Work to do: Up to and including the line containing "return tube(stations + tail, 4), stations", please reproduce the lines of the listing below, starting from the top.

Material provided:
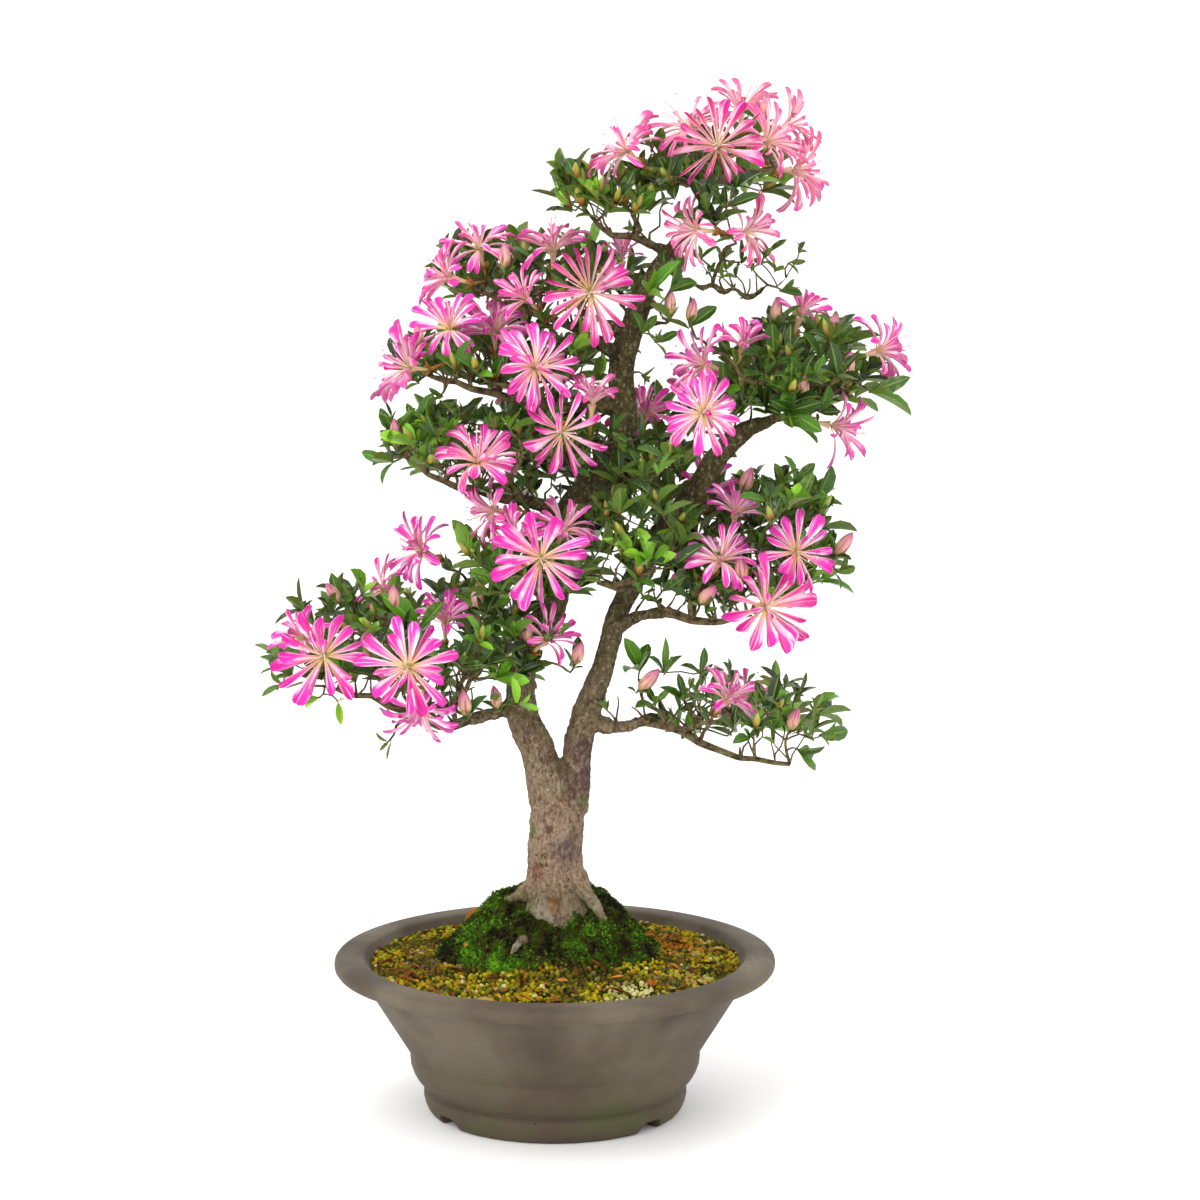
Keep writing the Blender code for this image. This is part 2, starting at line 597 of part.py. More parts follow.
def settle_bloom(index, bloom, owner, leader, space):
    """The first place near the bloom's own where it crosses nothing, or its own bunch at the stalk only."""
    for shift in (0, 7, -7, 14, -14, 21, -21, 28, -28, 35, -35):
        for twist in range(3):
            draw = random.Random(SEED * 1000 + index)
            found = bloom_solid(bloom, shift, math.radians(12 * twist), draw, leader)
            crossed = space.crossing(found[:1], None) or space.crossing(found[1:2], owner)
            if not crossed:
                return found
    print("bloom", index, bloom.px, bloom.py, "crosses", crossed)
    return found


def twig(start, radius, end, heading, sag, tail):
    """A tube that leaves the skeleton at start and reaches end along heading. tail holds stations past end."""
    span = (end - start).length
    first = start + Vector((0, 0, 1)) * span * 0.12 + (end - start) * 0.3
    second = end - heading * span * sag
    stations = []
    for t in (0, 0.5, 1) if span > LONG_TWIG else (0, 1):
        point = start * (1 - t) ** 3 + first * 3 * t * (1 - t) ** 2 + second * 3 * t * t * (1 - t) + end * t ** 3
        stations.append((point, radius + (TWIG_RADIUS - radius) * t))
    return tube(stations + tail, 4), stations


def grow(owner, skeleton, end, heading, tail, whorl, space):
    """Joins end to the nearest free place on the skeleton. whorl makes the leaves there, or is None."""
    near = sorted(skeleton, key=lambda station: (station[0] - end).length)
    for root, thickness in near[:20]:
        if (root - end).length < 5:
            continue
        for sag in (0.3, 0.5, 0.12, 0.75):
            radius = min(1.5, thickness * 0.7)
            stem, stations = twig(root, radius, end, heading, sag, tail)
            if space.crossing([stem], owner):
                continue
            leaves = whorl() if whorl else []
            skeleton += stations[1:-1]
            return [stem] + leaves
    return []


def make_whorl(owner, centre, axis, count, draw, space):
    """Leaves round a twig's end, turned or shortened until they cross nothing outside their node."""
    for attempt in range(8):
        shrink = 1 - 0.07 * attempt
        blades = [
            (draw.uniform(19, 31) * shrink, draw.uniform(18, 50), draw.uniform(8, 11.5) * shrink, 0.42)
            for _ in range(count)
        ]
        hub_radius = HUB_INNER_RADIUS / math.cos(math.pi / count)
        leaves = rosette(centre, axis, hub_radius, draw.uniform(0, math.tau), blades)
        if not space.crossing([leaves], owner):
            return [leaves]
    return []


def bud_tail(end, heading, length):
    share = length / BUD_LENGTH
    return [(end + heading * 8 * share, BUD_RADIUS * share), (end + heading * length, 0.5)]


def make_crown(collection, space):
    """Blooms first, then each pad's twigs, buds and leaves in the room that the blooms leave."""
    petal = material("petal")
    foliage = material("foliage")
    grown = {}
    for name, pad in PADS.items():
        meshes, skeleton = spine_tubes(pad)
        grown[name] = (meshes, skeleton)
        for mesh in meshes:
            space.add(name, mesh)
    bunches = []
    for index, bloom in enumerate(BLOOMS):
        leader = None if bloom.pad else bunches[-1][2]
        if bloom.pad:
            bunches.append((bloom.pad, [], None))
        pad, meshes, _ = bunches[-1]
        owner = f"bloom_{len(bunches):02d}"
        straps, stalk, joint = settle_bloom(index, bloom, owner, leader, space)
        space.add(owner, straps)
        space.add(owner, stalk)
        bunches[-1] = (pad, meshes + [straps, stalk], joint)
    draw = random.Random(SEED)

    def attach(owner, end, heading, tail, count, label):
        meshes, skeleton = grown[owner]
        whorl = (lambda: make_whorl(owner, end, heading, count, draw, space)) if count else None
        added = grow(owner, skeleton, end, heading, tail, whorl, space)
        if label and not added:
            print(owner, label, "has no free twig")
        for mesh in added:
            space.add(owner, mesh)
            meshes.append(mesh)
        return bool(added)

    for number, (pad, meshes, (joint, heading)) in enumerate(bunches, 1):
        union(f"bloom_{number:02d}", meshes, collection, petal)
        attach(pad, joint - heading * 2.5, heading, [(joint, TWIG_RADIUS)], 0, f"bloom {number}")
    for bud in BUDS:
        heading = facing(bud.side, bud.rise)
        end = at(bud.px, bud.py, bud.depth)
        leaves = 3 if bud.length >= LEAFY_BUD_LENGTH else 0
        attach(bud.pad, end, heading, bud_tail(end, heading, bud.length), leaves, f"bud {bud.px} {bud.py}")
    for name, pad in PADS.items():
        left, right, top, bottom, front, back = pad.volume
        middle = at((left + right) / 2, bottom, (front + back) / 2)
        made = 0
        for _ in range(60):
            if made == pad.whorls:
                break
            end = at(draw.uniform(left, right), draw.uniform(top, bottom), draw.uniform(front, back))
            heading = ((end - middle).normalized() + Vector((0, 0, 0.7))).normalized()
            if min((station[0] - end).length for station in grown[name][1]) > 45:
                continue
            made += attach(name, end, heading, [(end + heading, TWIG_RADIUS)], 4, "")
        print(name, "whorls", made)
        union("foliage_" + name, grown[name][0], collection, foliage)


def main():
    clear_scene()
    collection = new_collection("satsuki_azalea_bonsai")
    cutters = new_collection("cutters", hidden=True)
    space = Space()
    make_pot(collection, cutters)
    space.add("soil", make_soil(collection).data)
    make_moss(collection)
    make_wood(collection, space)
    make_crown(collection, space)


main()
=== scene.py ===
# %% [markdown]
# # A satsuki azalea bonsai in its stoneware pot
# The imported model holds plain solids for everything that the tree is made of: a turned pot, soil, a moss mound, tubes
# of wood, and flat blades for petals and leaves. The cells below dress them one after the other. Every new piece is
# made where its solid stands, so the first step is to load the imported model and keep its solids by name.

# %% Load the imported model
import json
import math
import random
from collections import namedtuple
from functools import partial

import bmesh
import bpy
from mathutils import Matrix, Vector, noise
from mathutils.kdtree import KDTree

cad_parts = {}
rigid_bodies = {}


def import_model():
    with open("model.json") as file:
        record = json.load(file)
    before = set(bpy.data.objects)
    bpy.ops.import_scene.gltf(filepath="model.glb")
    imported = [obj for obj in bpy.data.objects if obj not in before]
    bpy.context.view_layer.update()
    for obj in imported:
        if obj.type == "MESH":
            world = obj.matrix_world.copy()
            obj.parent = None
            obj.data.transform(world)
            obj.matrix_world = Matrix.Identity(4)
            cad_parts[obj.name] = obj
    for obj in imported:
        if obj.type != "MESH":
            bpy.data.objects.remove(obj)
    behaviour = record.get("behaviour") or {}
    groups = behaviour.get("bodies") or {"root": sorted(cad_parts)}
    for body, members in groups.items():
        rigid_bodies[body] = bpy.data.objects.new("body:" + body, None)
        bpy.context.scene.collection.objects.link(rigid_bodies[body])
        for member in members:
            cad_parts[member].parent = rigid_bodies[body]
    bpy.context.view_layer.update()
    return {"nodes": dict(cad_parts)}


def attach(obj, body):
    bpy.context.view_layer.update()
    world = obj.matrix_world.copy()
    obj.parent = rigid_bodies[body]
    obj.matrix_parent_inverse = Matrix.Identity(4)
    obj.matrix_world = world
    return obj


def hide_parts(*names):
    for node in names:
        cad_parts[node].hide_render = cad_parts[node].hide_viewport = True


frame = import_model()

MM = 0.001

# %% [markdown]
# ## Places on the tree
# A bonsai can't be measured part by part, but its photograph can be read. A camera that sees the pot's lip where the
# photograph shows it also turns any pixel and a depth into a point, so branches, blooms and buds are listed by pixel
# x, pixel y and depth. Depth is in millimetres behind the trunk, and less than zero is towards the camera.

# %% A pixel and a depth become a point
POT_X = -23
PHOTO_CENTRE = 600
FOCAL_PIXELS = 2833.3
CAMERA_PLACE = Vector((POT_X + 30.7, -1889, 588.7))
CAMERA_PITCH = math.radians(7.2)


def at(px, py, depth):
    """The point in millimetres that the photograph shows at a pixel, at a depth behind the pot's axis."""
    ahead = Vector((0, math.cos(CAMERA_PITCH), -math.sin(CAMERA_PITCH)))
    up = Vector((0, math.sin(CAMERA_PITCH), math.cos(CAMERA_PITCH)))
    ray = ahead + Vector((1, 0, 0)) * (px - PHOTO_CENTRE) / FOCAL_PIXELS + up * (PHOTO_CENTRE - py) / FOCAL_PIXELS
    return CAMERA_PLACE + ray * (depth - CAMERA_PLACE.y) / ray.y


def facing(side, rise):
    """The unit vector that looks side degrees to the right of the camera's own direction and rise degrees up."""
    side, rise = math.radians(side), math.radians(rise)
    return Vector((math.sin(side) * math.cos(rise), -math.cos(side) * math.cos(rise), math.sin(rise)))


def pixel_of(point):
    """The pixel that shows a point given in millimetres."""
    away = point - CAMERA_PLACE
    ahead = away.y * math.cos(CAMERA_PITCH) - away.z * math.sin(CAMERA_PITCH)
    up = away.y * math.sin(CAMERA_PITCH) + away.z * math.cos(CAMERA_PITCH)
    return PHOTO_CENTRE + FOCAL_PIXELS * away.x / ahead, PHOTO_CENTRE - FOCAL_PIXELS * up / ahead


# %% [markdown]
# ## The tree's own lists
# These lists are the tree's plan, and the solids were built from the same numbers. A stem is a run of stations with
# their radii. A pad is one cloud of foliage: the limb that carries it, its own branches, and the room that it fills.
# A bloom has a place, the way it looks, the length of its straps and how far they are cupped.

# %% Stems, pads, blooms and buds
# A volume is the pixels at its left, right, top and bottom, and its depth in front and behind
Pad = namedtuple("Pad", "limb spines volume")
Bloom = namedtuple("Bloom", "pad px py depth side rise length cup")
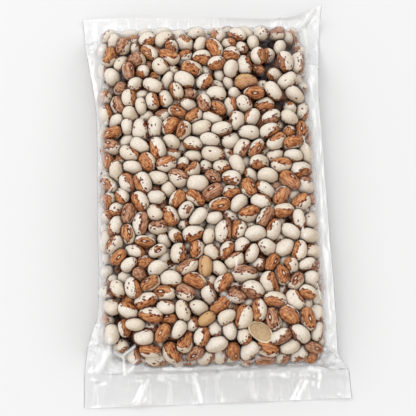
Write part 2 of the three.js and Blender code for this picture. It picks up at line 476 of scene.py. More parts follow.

In response:
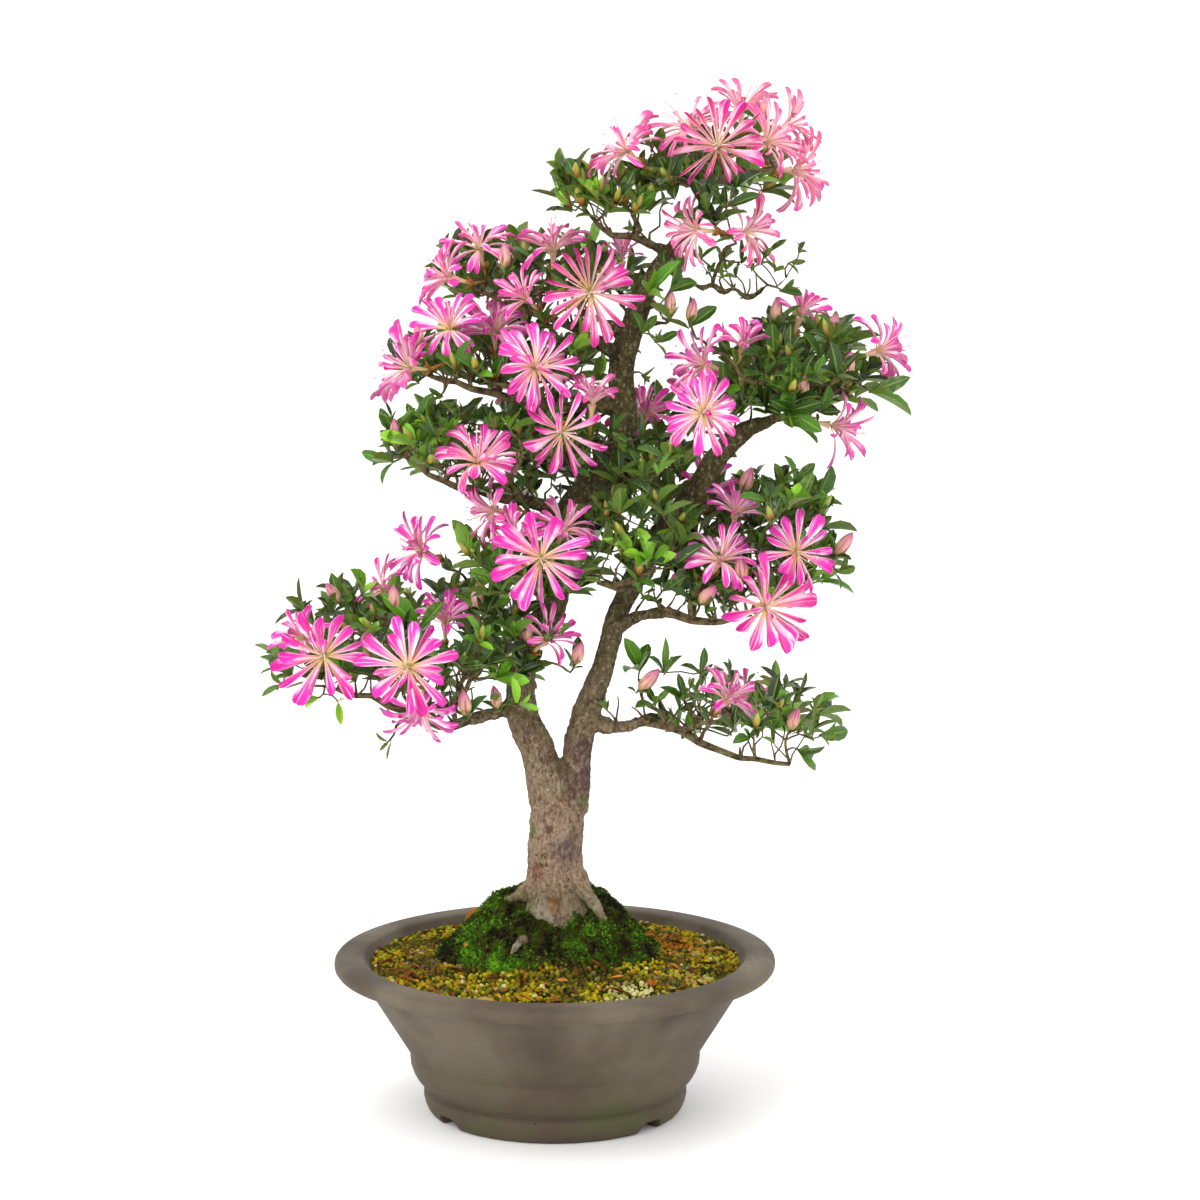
Keep writing the Blender code for this image. This is part 2, starting at line 597 of part.py. More parts follow.
def settle_bloom(index, bloom, owner, leader, space):
    """The first place near the bloom's own where it crosses nothing, or its own bunch at the stalk only."""
    for shift in (0, 7, -7, 14, -14, 21, -21, 28, -28, 35, -35):
        for twist in range(3):
            draw = random.Random(SEED * 1000 + index)
            found = bloom_solid(bloom, shift, math.radians(12 * twist), draw, leader)
            crossed = space.crossing(found[:1], None) or space.crossing(found[1:2], owner)
            if not crossed:
                return found
    print("bloom", index, bloom.px, bloom.py, "crosses", crossed)
    return found


def twig(start, radius, end, heading, sag, tail):
    """A tube that leaves the skeleton at start and reaches end along heading. tail holds stations past end."""
    span = (end - start).length
    first = start + Vector((0, 0, 1)) * span * 0.12 + (end - start) * 0.3
    second = end - heading * span * sag
    stations = []
    for t in (0, 0.5, 1) if span > LONG_TWIG else (0, 1):
        point = start * (1 - t) ** 3 + first * 3 * t * (1 - t) ** 2 + second * 3 * t * t * (1 - t) + end * t ** 3
        stations.append((point, radius + (TWIG_RADIUS - radius) * t))
    return tube(stations + tail, 4), stations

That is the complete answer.